The first thing that you need to understand is what type of trader you are and what is the style of trading that best suits you. Are you a day trader? Do you want to swing trade or position trade?
The most important thing for you from the start is to figure out whether you want to trade based on fundamentals or technicals or a combination of both. When hedge fund managers develop their trading strategies they define clear cut trading rules and code them. This way they avoid the pitfalls of emotional trading.
You need to decide whether you want to be a news trader or you will use technical indicators in your trading. You need to pick a few currency pairs and become master of their behavior. Not all currency pairs are created equal and you need to focus on only a few to become a successful long term trader.
Hedge fund managers want to make good money while always keeping on their guard if things go bad, how to get out of a bad position before it really hurts. You as individual investors also want to bet your own hard earned money in the hope of making many pips. You should decide whether you want to range trade or trend trade? Many hedge fund managers are trend following traders. If you want to become a trend trader than you need to become a master of predicting and anticipating trends in your favorite currency pairs. If you want to be a contrarian trader and range trade, than you should understand how to scalp.
Learn the art of entry and exit. You will need to learn technical analysis for this. Technical analysis is essential for your success. Should it be multiple entry, multiple exits? Should it be single entry, single exit? Should it be multiple entries, single exit? Should it be single entry, multiple exits?
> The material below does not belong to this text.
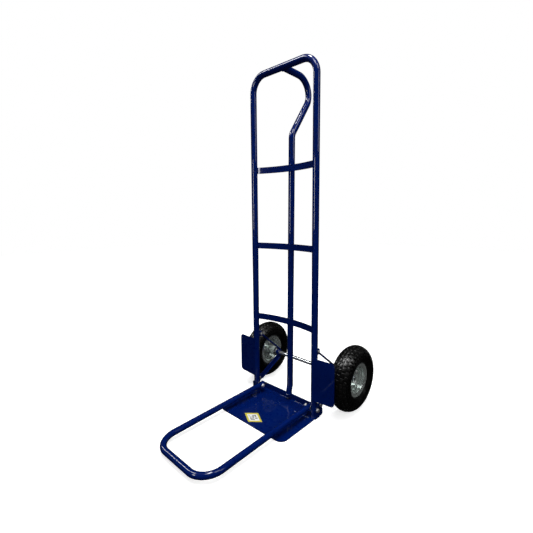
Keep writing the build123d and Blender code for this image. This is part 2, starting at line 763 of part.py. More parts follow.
def valve_stem(side):
    """Rubber valve stem from the inner tube through the rim's well towards the hub."""
    with BuildPart() as stem:
        with BuildSketch(valve_plane(side, VALVE_BASE_R)):
            Circle(VALVE_R)
        extrude(amount=VALVE_LENGTH, taper=3)
    return stem


def valve_cap(side):
    """Screw cap on the valve."""
    with BuildPart() as cap:
        with BuildSketch(valve_plane(side, VALVE_BASE_R - VALVE_LENGTH)):
            Circle(VALVE_R)
        extrude(amount=VALVE_CAP_LENGTH)
        rims = cap.edges().filter_by(GeomType.CIRCLE)
        chamfer(rims.sort_by_distance((side * WHEEL_X, AXLE_Y, WHEEL_R))[0], length=0.8)
    return cap


for side_name, side in SIDES.items():
    save(tyre(side), f"tyre_{side_name}")
    save(inner_tube(side), f"inner_tube_{side_name}")
    save(rim_half(side, 1), f"rim_outboard_{side_name}")
    save(rim_half(side, -1), f"rim_inboard_{side_name}")
    save(hub(side), f"hub_{side_name}")
    bearing_starts = (HUB_OFFSET - HUB_LENGTH, HUB_OFFSET - BEARING_WIDTH)
    save(group(bearing_rings(side, x) for x in bearing_starts), f"bearing_rings_{side_name}")
    save(group(bearing_balls(side, x) for x in bearing_starts), f"bearing_balls_{side_name}")
    save(clamp_bolts(side), f"clamp_bolts_{side_name}")
    save(clamp_nuts(side), f"clamp_nuts_{side_name}")
    save(valve_stem(side), f"valve_stem_{side_name}")
    save(valve_cap(side), f"valve_cap_{side_name}")

# ================================================================== label
label_corners = []
for short, long in ((-0.5, -0.5), (-0.5, 0.5), (0.5, 0.5), (0.5, -0.5)):
    corner_x = LABEL_CENTRE[0] + short * LABEL_SHORT_EDGE[0] + long * LABEL_LONG_EDGE[0]
    corner_y = LABEL_CENTRE[1] + short * LABEL_SHORT_EDGE[1] + long * LABEL_LONG_EDGE[1]
    label_corners.append((corner_x, corner_y))
with BuildPart() as label:
    with BuildSketch(Plane.XY.offset(PLATE_T)):
        Polygon(*label_corners, align=None)
    extrude(amount=LABEL_T)
save(label, "label")
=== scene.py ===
import json
import random
from math import cos, pi, radians, sin, sqrt, tan

import bpy
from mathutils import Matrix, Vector


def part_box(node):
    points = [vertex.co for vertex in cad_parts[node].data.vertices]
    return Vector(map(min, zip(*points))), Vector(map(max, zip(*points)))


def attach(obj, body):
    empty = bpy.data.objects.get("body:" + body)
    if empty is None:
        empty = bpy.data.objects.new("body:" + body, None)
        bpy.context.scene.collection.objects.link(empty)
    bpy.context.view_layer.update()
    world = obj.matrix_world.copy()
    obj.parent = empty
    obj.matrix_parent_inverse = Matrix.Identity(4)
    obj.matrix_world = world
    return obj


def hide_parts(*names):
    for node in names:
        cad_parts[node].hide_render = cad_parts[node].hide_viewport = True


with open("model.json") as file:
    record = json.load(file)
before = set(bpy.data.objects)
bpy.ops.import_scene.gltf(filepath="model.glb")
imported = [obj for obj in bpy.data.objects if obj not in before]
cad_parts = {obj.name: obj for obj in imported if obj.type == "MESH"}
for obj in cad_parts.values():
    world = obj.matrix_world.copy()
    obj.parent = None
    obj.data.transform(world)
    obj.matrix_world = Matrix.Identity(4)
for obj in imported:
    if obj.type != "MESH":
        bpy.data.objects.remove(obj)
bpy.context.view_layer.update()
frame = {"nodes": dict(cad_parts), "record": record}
NODES = frame["nodes"]
SIDES = {"left": -1, "right": 1}

# ------------------------------------------------------------------ sizes, in metres
# Read from the frame
loop_low, loop_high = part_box("frame_loop")
TUBE_R = (loop_high.y - loop_low.y) / 2
LEG_X = loop_high.x - TUBE_R
FOOT_Z = loop_low.z
TOP_Z = loop_high.z - TUBE_R
extension_low, extension_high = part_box("extension_frame")
WHEEL_BOX = {name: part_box(f"tyre_{name}") for name in SIDES}
WHEEL_CENTRE = {name: (box[0] + box[1]) / 2 for name, box in WHEEL_BOX.items()}
WHEEL_R = (WHEEL_BOX["right"][1].z - WHEEL_BOX["right"][0].z) / 2
TYRE_HALF_WIDTH = (WHEEL_BOX["right"][1].x - WHEEL_BOX["right"][0].x) / 2

# The routes of the three bent tubes, as in the CAD model
FRAME_CORNER_R = 0.062
HANDLE_ROUTE = ((0.004, TOP_Z), (0.214, TOP_Z), (0.0535, 1.085), (0.041, 0.062), (0.0315, 0.0212))
HANDLE_RADII = (0.063, 0.045, 0.040)
FLANGE_TOP_Z = 0.0275
EXT_R = 0.011
EXT_CORNER_R = 0.068
EXT_HINGE_Z = 0.034
EXT_FRONT = (-0.487, 0.023)
EXT_STUB = 0.016

# Thickness of the slats
SLAT_T = 0.004

# Wheel guards: their angle in degrees, and the tack welds that hold them to the legs
GUARD_SWEEP = 4.4
TACK_LEVELS = (0.085, 0.160, 0.234)
TACK_SIDE = -0.0030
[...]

You should learn money management principles in depth. It is good money management principles and their consistent application that will make you survive in the long run. Never ever try to put more than 3% of your equity at stake at one time. Understand how to calculate the reward/risk ratio for each trade. Never trade if the reward/risk ratio is below 3/1.
Ultimately trading is all about developing discipline and controlling emotions. You don’t get this feel in demo trading when you know nothing is at stake.
Now is the time to get intimate with your strategies. There are two main types of trading strategies, one has a high percentage of profitable trades in a number of trades and the other has a high profit factor per trade.
Understand how much drawdown you can afford on your trading account with this trading strategy. You can establish a bench mark figure using a back test. Decide before hand how much drawdown is acceptable before you pull the plug out of the trade.